If you find there is a lot of skin left on the nuts, put your stubborn chestnuts back in the pan and roast or boil them for another 10 minutes. Cool them down enough to touch, and then peel off the remaining bits of skin.
How to Store Chestnuts
Cooked and peeled chestnuts can be stored in the fridge for up to three days, or frozen for several months.
How to Use Chestnuts
The easiest and most traditional way to eat chestnuts is simply as a peel-and-eat snack! Chestnuts are also delicious chopped up and added to rice pilaf, stuffing, salads, soups, or ravioli. For a sweet treat, chestnuts can be made into candy, jam, cookies and famous French pastries, like the Mont Blanc.
You don’t need to feel guilty about enjoying these wonderful little treats all season long. Chestnuts are a great source of copper, manganese, vitamin B6, vitamin C, thiamine, folate, and riboflavin, magnesium, and potassium. They are also a very good source of fiber: Just 10 chestnuts provides 15% of your daily requirement.
- Chestnut Fennel Soup
- Candied Chestnuts
- Castagnaccio Pugliese (Gluten-Free Chestnut Flour Cake)
- Chestnut Risotto with Butternut Squash
How to Make Chestnut Jam
Homemade chestnut jam is incredible on your charcuterie board with toasted bread, aged cheeses, brie, or chevre. It’s also great stirred into chocolate mousse, spread onto crepes and French toast, or spooned over vanilla ice cream before drizzling with hot chocolate sauce.
Chestnut jam also makes a lovely filling for chocolate cakes, meringues, and cookies. And for a quick, easy dessert, serve it like a parfait in small glasses with whipped cream and crushed hazelnuts.

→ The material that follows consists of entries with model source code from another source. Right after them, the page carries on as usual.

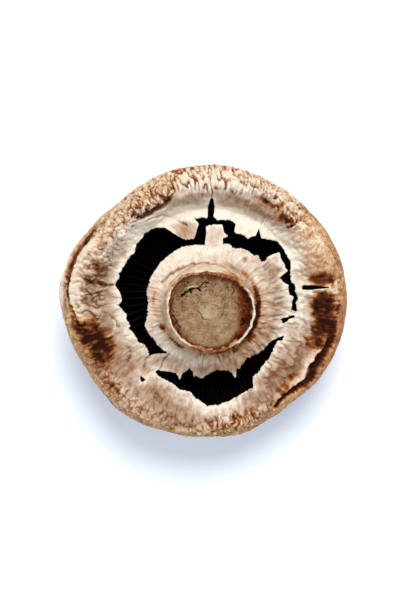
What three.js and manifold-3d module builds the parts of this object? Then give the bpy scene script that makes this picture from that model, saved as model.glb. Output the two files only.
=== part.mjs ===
// A portobello mushroom (a large, opened brown Agaricus bisporus) with a trimmed stem, lying on its cap.
//
// It has four organs, each a solid of its own: the fleshy cap with its rolled margin, the ring of gills that
// hangs from the cap's flesh, the stem, and the veil. The veil is the skin that once closed the cap, from
// its margin to the stem. It has torn in two long crescents, so a wide ring of it stays on the margin and a
// collar stays round the stem, and two bridges still join them.
//
// Millimetres. Each piece is drawn round the stem's axis: z runs along the stem, towards its cut end, and
// z = 0 is where the cap is widest. The group then leans the mushroom, and sets the flattened side that it
// lies on down to z = 0 of the part's own frame.

import * as THREE from "three";
import { mergeVertices } from "three/addons/utils/BufferGeometryUtils.js";
import Module from "manifold-3d";

const wasm = await Module();
wasm.setup();

// ---------------------------------------------------------------- driving dimensions

const CAP_RADIUS = 48.3; // mean radius of the cap where it is widest
const CAP_DEPTH = 30.5; // from the widest place to the top of the dome, which points down here
const CREST_RADIUS = 42.6; // the rolled margin's crest
const CREST_HEIGHT = 13.8;
const MOUTH_RADIUS = 39.6; // inside the rolled margin, where the veil is fixed
const FLESH_CENTRE = 15.5; // thickness of the cap's flesh over the stem
const STEM_RADIUS = 14.5; // at the cut end
const STEM_FOOT_RADIUS = 17.1; // where it grows out of the cap
const STEM_CUT_HEIGHT = 24.5; // rim of the cut end
const STEM_DISH = 2.6; // how far the pith has sunk below that rim
const VEIL_THICKNESS = 1.8;
const VEIL_SAG = 9.2; // height of the veil half way between the stem and the margin
const GILL_COUNT = 56;
const GILL_BED = 1.2; // thickness of the ring between two blades
const GAP = 0.3; // between neighbouring solids

const LEAN_FORWARD = THREE.MathUtils.degToRad(9.5); // the stem leans towards -Y
const LEAN_RIGHT = THREE.MathUtils.degToRad(5); // and a little towards +X
const FLAT_DEPTH = 2.2; // how far the side that the mushroom lies on is flattened

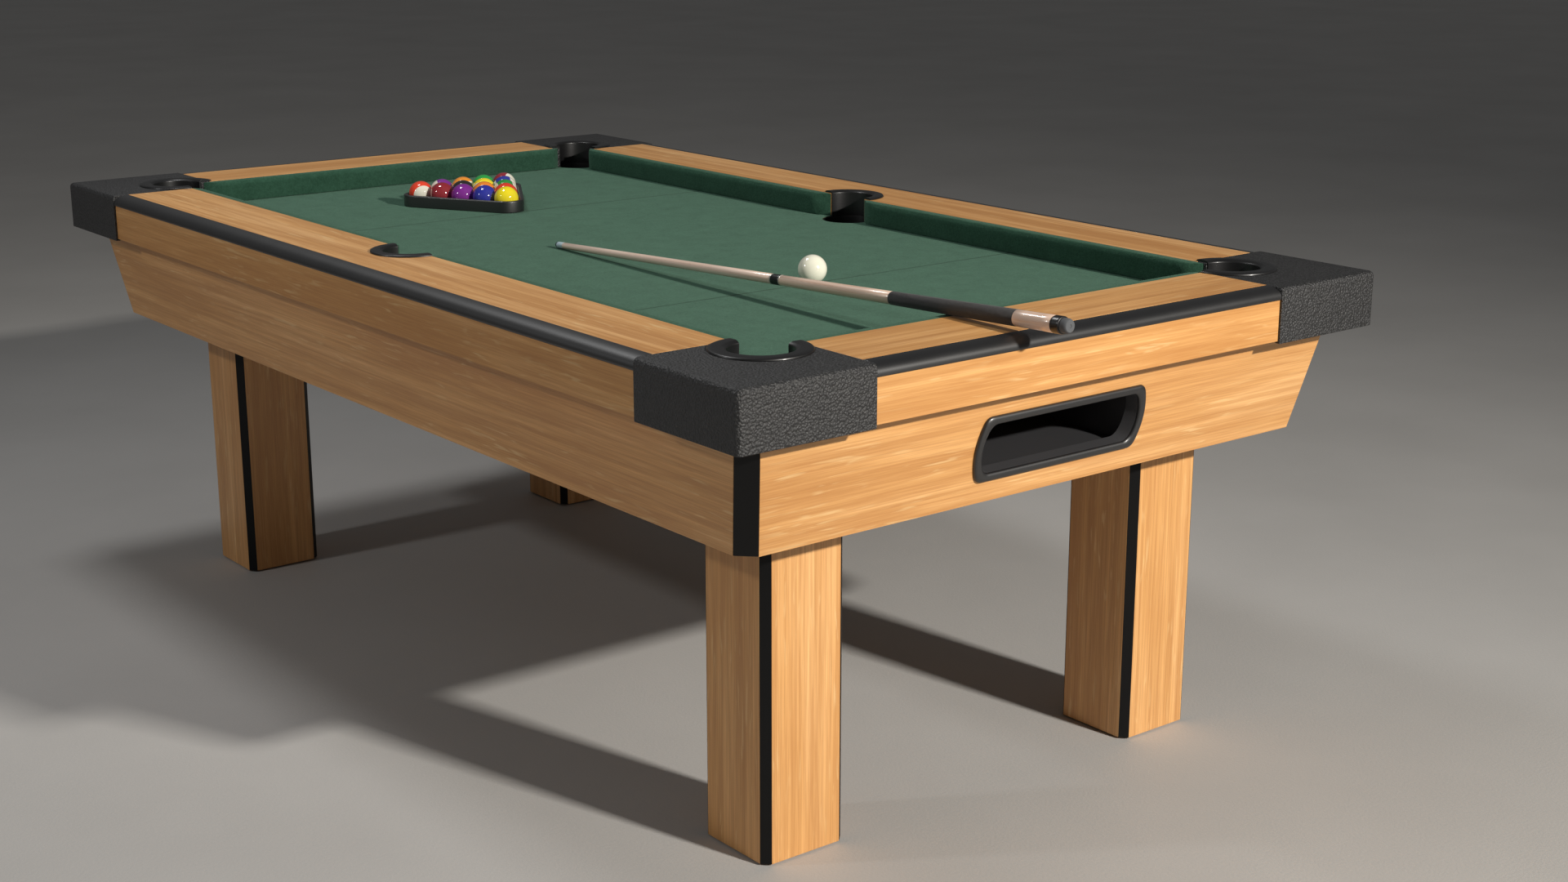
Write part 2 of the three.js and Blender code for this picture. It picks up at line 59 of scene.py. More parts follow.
# An inset is measured inwards from the outer face of the rails.
GAP = 0.0003
POCKET_INSET = 0.170
POCKET_RADIUS, LINER_RADIUS = 0.0494, 0.052
CORNER_RIM, SIDE_RIM = 0.077, 0.0725
CUSHION_INSET, NOSE_INSET = 0.1718, 0.193
CASTING_SIDE = 0.242
PANEL_TOP_INSET, PANEL_BOTTOM_INSET = 0.0398, 0.0869

# Where a cushion's nose and heel end, from the middle pocket and from the table's corner.
SIDE_NOSE, SIDE_HEEL = 0.082, 0.053
CORNER_NOSE, CORNER_HEEL = 0.249, 0.228

# The ball return's mouth: its top, half its height and width, its bowed ends and round corners.
MOUTH_TOP, MOUTH_UP, MOUTH_HALF = 0.693, 0.0555, 0.169
MOUTH_BULGE, MOUTH_ROUND = 0.013, 0.011

BALL_RADIUS = 0.0254
BALL_PITCH = 0.0511
RACK_CLEARANCE, RACK_WALL = 0.002, 0.009

# How far the cloth's two thin painted shadow lines lie from its middle, and the steps round a full
# circle.
SEAM_SHADOW_OFFSET = 0.489
ROUND_STEPS = 72

# Where each corner and side lies and its turn in degrees, then a side's length.
CORNERS = {
    "front_left": (LEFT, FRONT, 0),
    "front_right": (RIGHT, FRONT, 90),
    "back_right": (RIGHT, BACK, 180),
    "back_left": (LEFT, BACK, 270),
}
SIDES = {
    "front": (0, FRONT, 0, RIGHT - LEFT),
    "right": (RIGHT, MIDDLE_Y, 90, BACK - FRONT),
    "back": (0, BACK, 180, RIGHT - LEFT),
    "left": (LEFT, MIDDLE_Y, 270, BACK - FRONT),
}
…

- 3.5 lbs chestnuts, in the shell, or approximately 2.25 lbs. shelled, cooked chestnuts
- 1.1 lb. raw cane sugar, (Adjust to suit your taste.)
- 1 tsp. vanilla extract, or one vanilla bean, scraped
- 1/2 cup filtered water, plus enough to cook chestnuts
- 1 Tbsp. extra virgin olive oil, avocado oil or other light cooking oil (OPTIONAL)
- 1 tsp. ground cinnamon, (OPTIONAL)
To Prepare Chestnuts
- Wash chestnuts thoroughly and score each with an "X" using a sharp knife. In a saucepan, completely cover scored chestnuts with water and add a big pinch of salt. Optionally add 1 Tablespoon olive, avocado or other mild-flavored oil to the water. The oil makes the chestnuts easier to peel.
- Bring water to a boil and cook chestnuts until the shells peel back and the nuts within are starchy and easy to mash with a fork, which will take 40 minutes to one hour, depending on their size. Remove chestnuts from the pan with a slotted spoon, and place them into a towel or aluminum foil wrap to keep them warm while you peel them. Reserve the cooking water.
- Remove one chestnut from the towel or wrap at a time, and allow it to cool off enough to touch. The corners of the “X” you cut will have peeled back to reveal the nut beneath, so using both hands, pinch the four corners of the shell together to crack and loosen it. Carefully peel off the tough brown shell and all of the papery brown skin beneath, too. Wear latex or rubber gloves for this step if your fingers are sensitive.If you find there is a lot of skin left on the nuts, put your stubborn chestnuts back in the pan and boil them for another 10 minutes. Cool them down enough to touch, and then peel off the remaining bits of skin.
To Make Jam
- Put a few small plates in the freezer to check the set of the jam later.
- Puree the chestnuts with an immersion blender, high-speed blender or food processor. Slowly add as much reserved cooking water (or purified water) as needed to achieve a creamy consistency. You might need to do this in batches.
- Weigh the pureed chestnut cream, preferably in kilograms. Then measure the sugar out to 1/2 of the weight of the cream, in grams. Put sugar into a saucepan with enough cooking water (or purified water) to equal 1/3 of the weight of the sugar, in milliliters. The math is just easier using the metric system. For example: For 1 kg (about 2.25lbs) of chestnut puree, add 500 g (about 1.1 lbs.) sugar and about 165 ml (3/4 cup) water to the saucepan.
- Cook over medium heat, stirring frequently, until the sugar has dissolved. Then on high heat, bring the sugar mixture to a boil. Continue to boil until the sugar mixture starts to foam, about 2 minutes.
- Whisk in the chestnut puree and vanilla carefully and thoroughly, making sure not to splash the hot sugar syrup. Stir in cinnamon, if using. Boil the jam for another 3 minutes and then check the jam for setting consistency. The jam will darken as it cooks.
- After 3 minutes, put a teaspoon of the jam onto a frozen plate and wait 10 seconds for it to cool. Rotate the plate. The jam should not run like a syrup, but have the consistency of loosely set jam. It will not wrinkle like jams made with pectin, so just look for a consistency you like. If it is too loose for your taste, cook the jam for another 30-60 seconds and check for set again.
- When the jam has reached your desired consistency, remove the pot from heat and transfer the jam to sterilized glass jars, leaving about a half inch of headroom. Attach canning lids and turn the jars upside down. The heat from the jam will usually create a vacuum seal, but you can also process the jam by boiling the jars for 5-10 minutes. Use within 6 months. Store in the fridge once opened.